◆ REQUIREMENTS:
For the material that follows, list every line containing the word "handed".

Entries with parts and joints:
────────────────

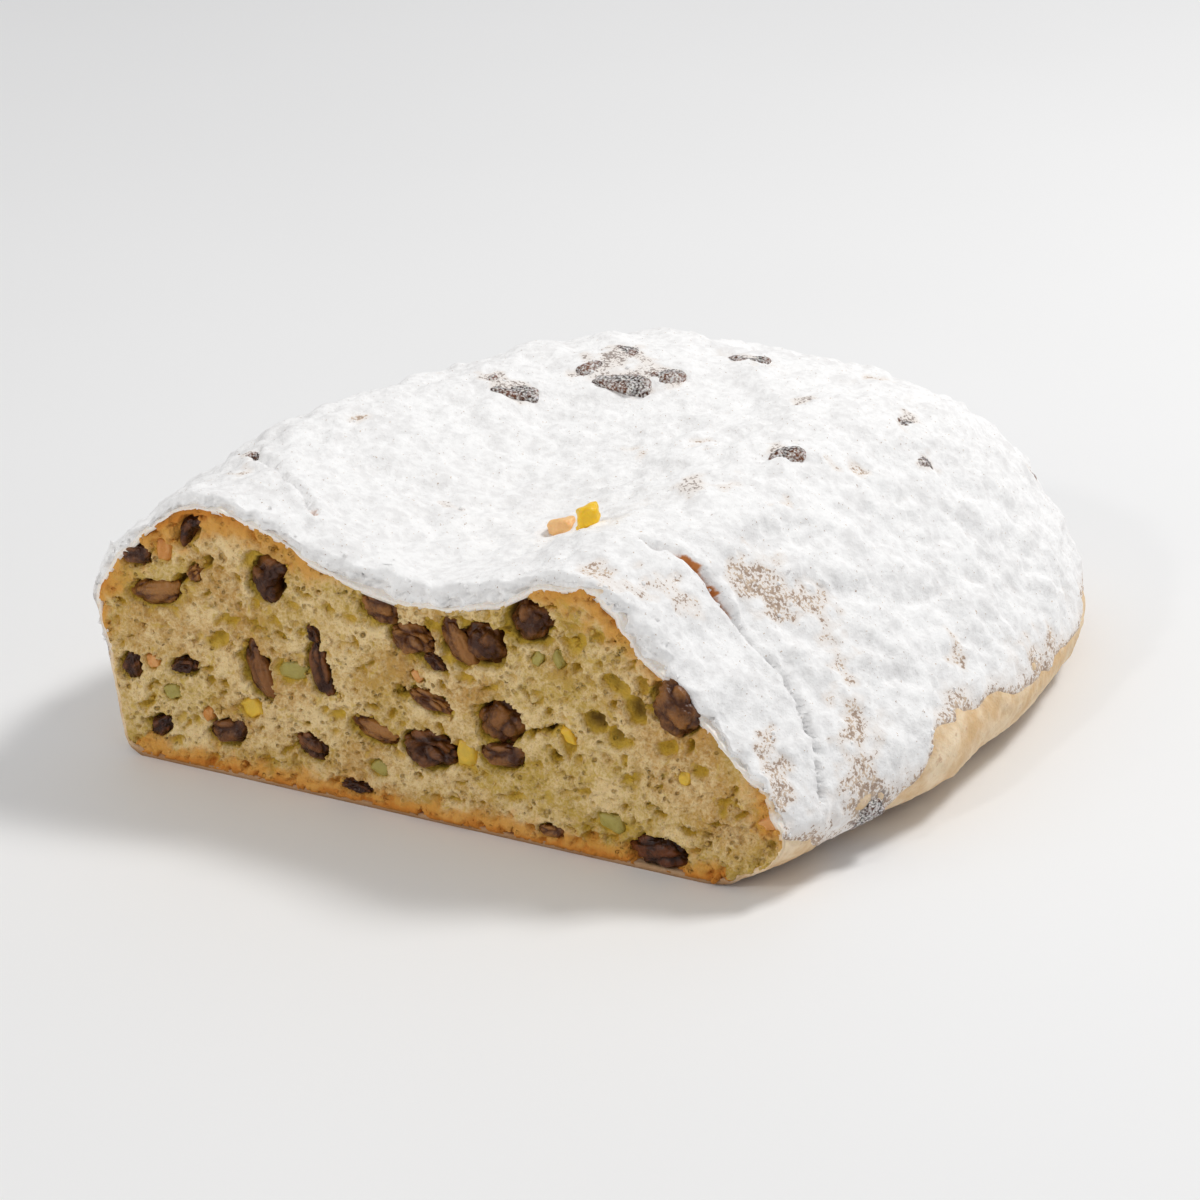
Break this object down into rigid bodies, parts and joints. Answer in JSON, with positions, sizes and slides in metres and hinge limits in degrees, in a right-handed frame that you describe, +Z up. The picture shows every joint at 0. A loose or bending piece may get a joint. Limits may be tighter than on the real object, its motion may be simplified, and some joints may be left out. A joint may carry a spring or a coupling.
{
  "type": "cut stollen loaf",
  "caption": "Folded fruit loaf, sliced square across at one end and rounded at the other, dusted thickly with icing sugar and flat underneath.",
  "frame": {"origin": "middle of the bounding box in X and Y, on the table under the loaf", "axes": "+X along the cut, from the tall fold to the low one; +Y from the cut to the rounded end; +Z up"},
  "size_m": [0.17, 0.157, 0.0621],
  "materials": {
    "sugared_crust": "powdery icing sugar over a baked crust, soft and without gloss",
    "icing_sugar": "thick pressed icing sugar, powdery and matte",
    "crust": "pale tan baked crust, dry and slightly rough",
    "crumb": "pale yellow buttery crumb with small pores",
    "raisin": "dark brown wrinkled skin, with a sticky half gloss",
    "lemon_peel": "candied yellow peel, waxy",
    "orange_peel": "candied orange peel, waxy",
    "green_peel": "candied green citron, waxy"
  },
  "bodies": {
    "root": {"loaf": "sugared_crust"}
  },
  "joints": []
}
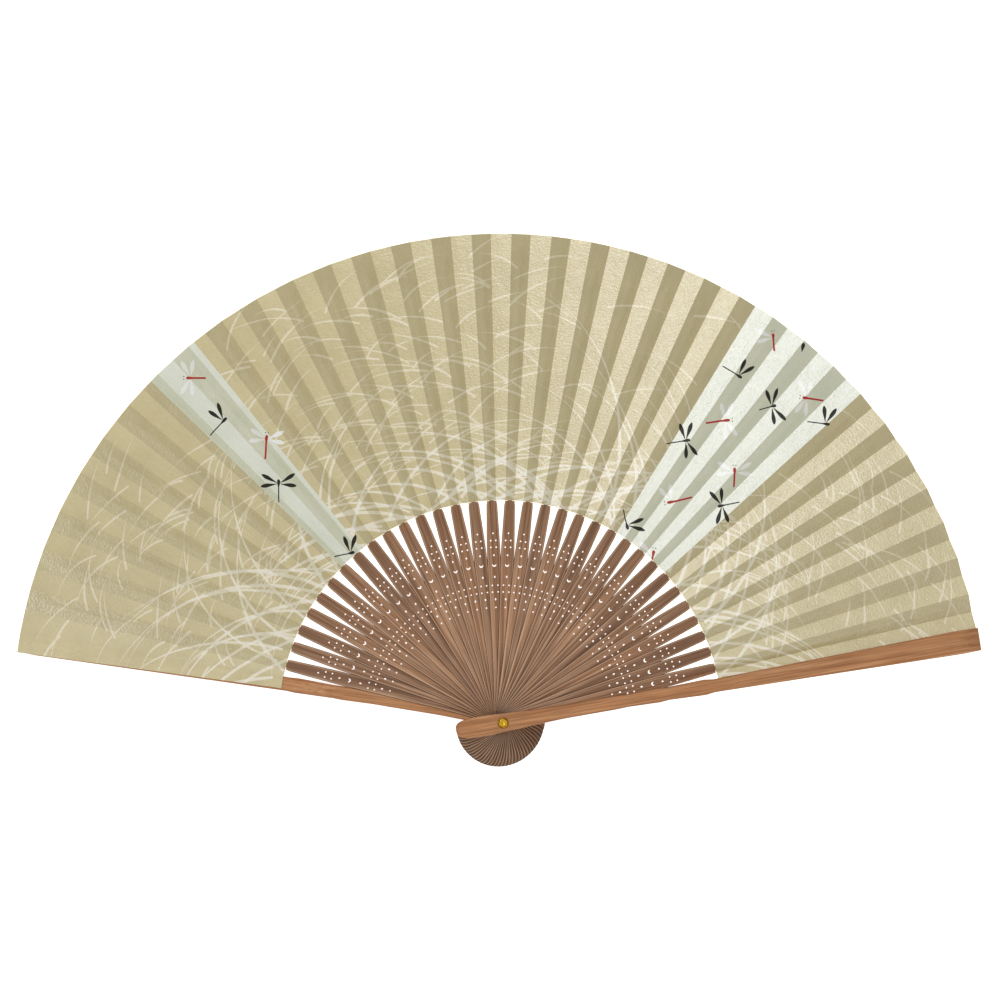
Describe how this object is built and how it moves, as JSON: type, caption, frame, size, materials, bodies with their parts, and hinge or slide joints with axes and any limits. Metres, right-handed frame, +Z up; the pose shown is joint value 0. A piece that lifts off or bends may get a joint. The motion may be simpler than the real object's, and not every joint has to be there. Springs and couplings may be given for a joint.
{
  "type": "hand fan",
  "caption": "Folding hand fan of pierced bamboo ribs between two guards, riveted at the heel, with a pleated paper leaf that opens and closes.",
  "frame": {"origin": "centre of the rivet's lower head, flush with the rear guard's underside, on the surface the fan rests on", "axes": "+Z up along the rivet, from the rear guard to the front guard; +X across the open fan from the rear guard's side to the front guard's side; +Y from the rivet towards the middle of the leaf"},
  "size_m": [0.4129, 0.228, 0.0237],
  "materials": {
    "guard_bamboo": "satin pale bamboo with a fine long grain",
    "rib_bamboo": "satin stained bamboo",
    "leaf_paper": "matt khaki paper with a light pearl sheen",
    "rivet_brass": "polished"
  },
  "bodies": {
    "rear_guard": {"rear_guard": "guard_bamboo", "rivet_pin": "rivet_brass", "rivet_washer_rear": "rivet_brass", "rivet_washer_front": "rivet_brass"},
    "rib_01": {"rib_01": "rib_bamboo", "leaf_section_01": "leaf_paper"},
    "rib_02": {"rib_02": "rib_bamboo"},
    "rib_03": {"rib_03": "rib_bamboo", "leaf_section_02": "leaf_paper"},
    "rib_04": {"rib_04": "rib_bamboo"},
    "rib_05": {"rib_05": "rib_bamboo", "leaf_section_03": "leaf_paper"},
    "rib_06": {"rib_06": "rib_bamboo"},
    "rib_07": {"rib_07": "rib_bamboo", "leaf_section_04": "leaf_paper"},
    "rib_08": {"rib_08": "rib_bamboo"},
    "rib_09": {"rib_09": "rib_bamboo", "leaf_section_05": "leaf_paper"},
    "rib_10": {"rib_10": "rib_bamboo"},
    "rib_11": {"rib_11": "rib_bamboo", "leaf_section_06": "leaf_paper"},
    "rib_12": {"rib_12": "rib_bamboo"},
    "rib_13": {"rib_13": "rib_bamboo", "leaf_section_07": "leaf_paper"},
    "rib_14": {"rib_14": "rib_bamboo"},
    "rib_15": {"rib_15": "rib_bamboo", "leaf_section_08": "leaf_paper"},
    "rib_16": {"rib_16": "rib_bamboo"},
    "rib_17": {"rib_17": "rib_bamboo", "leaf_section_09": "leaf_paper"},
    "rib_18": {"rib_18": "rib_bamboo"},
    "rib_19": {"rib_19": "rib_bamboo", "leaf_section_10": "leaf_paper"},
    "rib_20": {"rib_20": "rib_bamboo"},
    "rib_21": {"rib_21": "rib_bamboo", "leaf_section_11": "leaf_paper"},
    "rib_22": {"rib_22": "rib_bamboo"},
    "rib_23": {"rib_23": "rib_bamboo", "leaf_section_12": "leaf_paper"},
    "rib_24": {"rib_24": "rib_bamboo"},
    "rib_25": {"rib_25": "rib_bamboo", "leaf_section_13": "leaf_paper"},
    "rib_26": {"rib_26": "rib_bamboo"},
    "rib_27": {"rib_27": "rib_bamboo", "leaf_section_14": "leaf_paper"},
    "rib_28": {"rib_28": "rib_bamboo"},
    "rib_29": {"rib_29": "rib_bamboo", "leaf_section_15": "leaf_paper"},
    "rib_30": {"rib_30": "rib_bamboo"},
    "rib_31": {"rib_31": "rib_bamboo", "leaf_section_16": "leaf_paper"},
    "rib_32": {"rib_32": "rib_bamboo"},
    "rib_33": {"rib_33": "rib_bamboo", "leaf_section_17": "leaf_paper"},
    "front_guard": {"front_guard": "guard_bamboo"}
  },
  "joints": [
    {"name": "fan_fold", "type": "hinge", "parent": "rear_guard", "child": "front_guard", "pos_m": [0, 0, 0], "axis": [0, 0, 1], "range_deg": [0, 161.1], "deforming": ["leaf_section_01", "leaf_section_02", "leaf_section_03", "leaf_section_04", "leaf_section_05", "leaf_section_06", "leaf_section_07", "leaf_section_08", "leaf_section_09", "leaf_section_10", "leaf_section_11", "leaf_section_12", "leaf_section_13", "leaf_section_14", "leaf_section_15", "leaf_section_16", "leaf_section_17"]},
    {"name": "rib_01_turn", "type": "hinge", "parent": "rear_guard", "child": "rib_01", "pos_m": [0, 0, 0], "axis": [0, 0, 1], "range_deg": [0, 4.99]},
    {"name": "rib_02_turn", "type": "hinge", "parent": "rear_guard", "child": "rib_02", "pos_m": [0, 0, 0], "axis": [0, 0, 1], "range_deg": [0, 9.97]},
    {"name": "rib_03_turn", "type": "hinge", "parent": "rear_guard", "child": "rib_03", "pos_m": [0, 0, 0], "axis": [0, 0, 1], "range_deg": [0, 14.93]},
    {"name": "rib_04_turn", "type": "hinge", "parent": "rear_guard", "child": "rib_04", "pos_m": [0, 0, 0], "axis": [0, 0, 1], "range_deg": [0, 19.88]},
    {"name": "rib_05_turn", "type": "hinge", "parent": "rear_guard", "child": "rib_05", "pos_m": [0, 0, 0], "axis": [0, 0, 1], "range_deg": [0, 24.8]},
    {"name": "rib_06_turn", "type": "hinge", "parent": "rear_guard", "child": "rib_06", "pos_m": [0, 0, 0], "axis": [0, 0, 1], "range_deg": [0, 29.72]},
    {"name": "rib_07_turn", "type": "hinge", "parent": "rear_guard", "child": "rib_07", "pos_m": [0, 0, 0], "axis": [0, 0, 1], "range_deg": [0, 34.62]},
    {"name": "rib_08_turn", "type": "hinge", "parent": "rear_guard", "child": "rib_08", "pos_m": [0, 0, 0], "axis": [0, 0, 1], "range_deg": [0, 39.5]},
    {"name": "rib_09_turn", "type": "hinge", "parent": "rear_guard", "child": "rib_09", "pos_m": [0, 0, 0], "axis": [0, 0, 1], "range_deg": [0, 44.37]},
    {"name": "rib_10_turn", "type": "hinge", "parent": "rear_guard", "child": "rib_10", "pos_m": [0, 0, 0], "axis": [0, 0, 1], "range_deg": [0, 49.22]},
    {"name": "rib_11_turn", "type": "hinge", "parent": "rear_guard", "child": "rib_11", "pos_m": [0, 0, 0], "axis": [0, 0, 1], "range_deg": [0, 54.06]},
    {"name": "rib_12_turn", "type": "hinge", "parent": "rear_guard", "child": "rib_12", "pos_m": [0, 0, 0], "axis": [0, 0, 1], "range_deg": [0, 58.88]},
    {"name": "rib_13_turn", "type": "hinge", "parent": "rear_guard", "child": "rib_13", "pos_m": [0, 0, 0], "axis": [0, 0, 1], "range_deg": [0, 63.69]},
    {"name": "rib_14_turn", "type": "hinge", "parent": "rear_guard", "child": "rib_14", "pos_m": [0, 0, 0], "axis": [0, 0, 1], "range_deg": [0, 68.48]},
    {"name": "rib_15_turn", "type": "hinge", "parent": "rear_guard", "child": "rib_15", "pos_m": [0, 0, 0], "axis": [0, 0, 1], "range_deg": [0, 73.26]},
    {"name": "rib_16_turn", "type": "hinge", "parent": "rear_guard", "child": "rib_16", "pos_m": [0, 0, 0], "axis": [0, 0, 1], "range_deg": [0, 78.02]},
    {"name": "rib_17_turn", "type": "hinge", "parent": "rear_guard", "child": "rib_17", "pos_m": [0, 0, 0], "axis": [0, 0, 1], "range_deg": [0, 82.77]},
    {"name": "rib_18_turn", "type": "hinge", "parent": "rear_guard", "child": "rib_18", "pos_m": [0, 0, 0], "axis": [0, 0, 1], "range_deg": [0, 87.5]},
    {"name": "rib_19_turn", "type": "hinge", "parent": "rear_guard", "child": "rib_19", "pos_m": [0, 0, 0], "axis": [0, 0, 1], "range_deg": [0, 92.21]},
    {"name": "rib_20_turn", "type": "hinge", "parent": "rear_guard", "child": "rib_20", "pos_m": [0, 0, 0], "axis": [0, 0, 1], "range_deg": [0, 96.91]},
    {"name": "rib_21_turn", "type": "hinge", "parent": "rear_guard", "child": "rib_21", "pos_m": [0, 0, 0], "axis": [0, 0, 1], "range_deg": [0, 101.6]},
    {"name": "rib_22_turn", "type": "hinge", "parent": "rear_guard", "child": "rib_22", "pos_m": [0, 0, 0], "axis": [0, 0, 1], "range_deg": [0, 106.27]},
    {"name": "rib_23_turn", "type": "hinge", "parent": "rear_guard", "child": "rib_23", "pos_m": [0, 0, 0], "axis": [0, 0, 1], "range_deg": [0, 110.92]},
    {"name": "rib_24_turn", "type": "hinge", "parent": "rear_guard", "child": "rib_24", "pos_m": [0, 0, 0], "axis": [0, 0, 1], "range_deg": [0, 115.56]},
    {"name": "rib_25_turn", "type": "hinge", "parent": "rear_guard", "child": "rib_25", "pos_m": [0, 0, 0], "axis": [0, 0, 1], "range_deg": [0, 120.18]},
    {"name": "rib_26_turn", "type": "hinge", "parent": "rear_guard", "child": "rib_26", "pos_m": [0, 0, 0], "axis": [0, 0, 1], "range_deg": [0, 124.79]},
    {"name": "rib_27_turn", "type": "hinge", "parent": "rear_guard", "child": "rib_27", "pos_m": [0, 0, 0], "axis": [0, 0, 1], "range_deg": [0, 129.38]},
    {"name": "rib_28_turn", "type": "hinge", "parent": "rear_guard", "child": "rib_28", "pos_m": [0, 0, 0], "axis": [0, 0, 1], "range_deg": [0, 133.96]},
    {"name": "rib_29_turn", "type": "hinge", "parent": "rear_guard", "child": "rib_29", "pos_m": [0, 0, 0], "axis": [0, 0, 1], "range_deg": [0, 138.52]},
    {"name": "rib_30_turn", "type": "hinge", "parent": "rear_guard", "child": "rib_30", "pos_m": [0, 0, 0], "axis": [0, 0, 1], "range_deg": [0, 143.07]},
    {"name": "rib_31_turn", "type": "hinge", "parent": "rear_guard", "child": "rib_31", "pos_m": [0, 0, 0], "axis": [0, 0, 1], "range_deg": [0, 147.6]},
    {"name": "rib_32_turn", "type": "hinge", "parent": "rear_guard", "child": "rib_32", "pos_m": [0, 0, 0], "axis": [0, 0, 1], "range_deg": [0, 152.12]},
    {"name": "rib_33_turn", "type": "hinge", "parent": "rear_guard", "child": "rib_33", "pos_m": [0, 0, 0], "axis": [0, 0, 1], "range_deg": [0, 156.62]}
  ],
  "couplings": [
    {"joint": "rib_01_turn", "follows": "fan_fold", "ratio": 0.030982},
    {"joint": "rib_02_turn", "follows": "fan_fold", "ratio": 0.061868},
    {"joint": "rib_03_turn", "follows": "fan_fold", "ratio": 0.09266},
    {"joint": "rib_04_turn", "follows": "fan_fold", "ratio": 0.12336},
    {"joint": "rib_05_turn", "follows": "fan_fold", "ratio": 0.15396},
    {"joint": "rib_06_turn", "follows": "fan_fold", "ratio": 0.18446},
    {"joint": "rib_07_turn", "follows": "fan_fold", "ratio": 0.21487},
    {"joint": "rib_08_turn", "follows": "fan_fold", "ratio": 0.24519},
    {"joint": "rib_09_turn", "follows": "fan_fold", "ratio": 0.27541},
    {"joint": "rib_10_turn", "follows": "fan_fold", "ratio": 0.30554},
    {"joint": "rib_11_turn", "follows": "fan_fold", "ratio": 0.33557},
    {"joint": "rib_12_turn", "follows": "fan_fold", "ratio": 0.3655},
    {"joint": "rib_13_turn", "follows": "fan_fold", "ratio": 0.39534},
    {"joint": "rib_14_turn", "follows": "fan_fold", "ratio": 0.42509},
    {"joint": "rib_15_turn", "follows": "fan_fold", "ratio": 0.45474},
    {"joint": "rib_16_turn", "follows": "fan_fold", "ratio": 0.48429},
    {"joint": "rib_17_turn", "follows": "fan_fold", "ratio": 0.51375},
    {"joint": "rib_18_turn", "follows": "fan_fold", "ratio": 0.54311},
    {"joint": "rib_19_turn", "follows": "fan_fold", "ratio": 0.57238},
    {"joint": "rib_20_turn", "follows": "fan_fold", "ratio": 0.60156},
    {"joint": "rib_21_turn", "follows": "fan_fold", "ratio": 0.63064},
    {"joint": "rib_22_turn", "follows": "fan_fold", "ratio": 0.65962},
    {"joint": "rib_23_turn", "follows": "fan_fold", "ratio": 0.68851},
    {"joint": "rib_24_turn", "follows": "fan_fold", "ratio": 0.7173},
    {"joint": "rib_25_turn", "follows": "fan_fold", "ratio": 0.746},
    {"joint": "rib_26_turn", "follows": "fan_fold", "ratio": 0.7746},
    {"joint": "rib_27_turn", "follows": "fan_fold", "ratio": 0.80311},
    {"joint": "rib_28_turn", "follows": "fan_fold", "ratio": 0.83152},
    {"joint": "rib_29_turn", "follows": "fan_fold", "ratio": 0.85984},
    {"joint": "rib_30_turn", "follows": "fan_fold", "ratio": 0.88806},
    {"joint": "rib_31_turn", "follows": "fan_fold", "ratio": 0.91619},
    {"joint": "rib_32_turn", "follows": "fan_fold", "ratio": 0.94422},
    {"joint": "rib_33_turn", "follows": "fan_fold", "ratio": 0.97216}
  ]
}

────────────────

◆ COMPLETE OUTPUT:
Break this object down into rigid bodies, parts and joints. Answer in JSON, with positions, sizes and slides in metres and hinge limits in degrees, in a right-handed frame that you describe, +Z up. The picture shows every joint at 0. A loose or bending piece may get a joint. Limits may be tighter than on the real object, its motion may be simplified, and some joints may be left out. A joint may carry a spring or a coupling.
Describe how this object is built and how it moves, as JSON: type, caption, frame, size, materials, bodies with their parts, and hinge or slide joints with axes and any limits. Metres, right-handed frame, +Z up; the pose shown is joint value 0. A piece that lifts off or bends may get a joint. The motion may be simpler than the real object's, and not every joint has to be there. Springs and couplings may be given for a joint.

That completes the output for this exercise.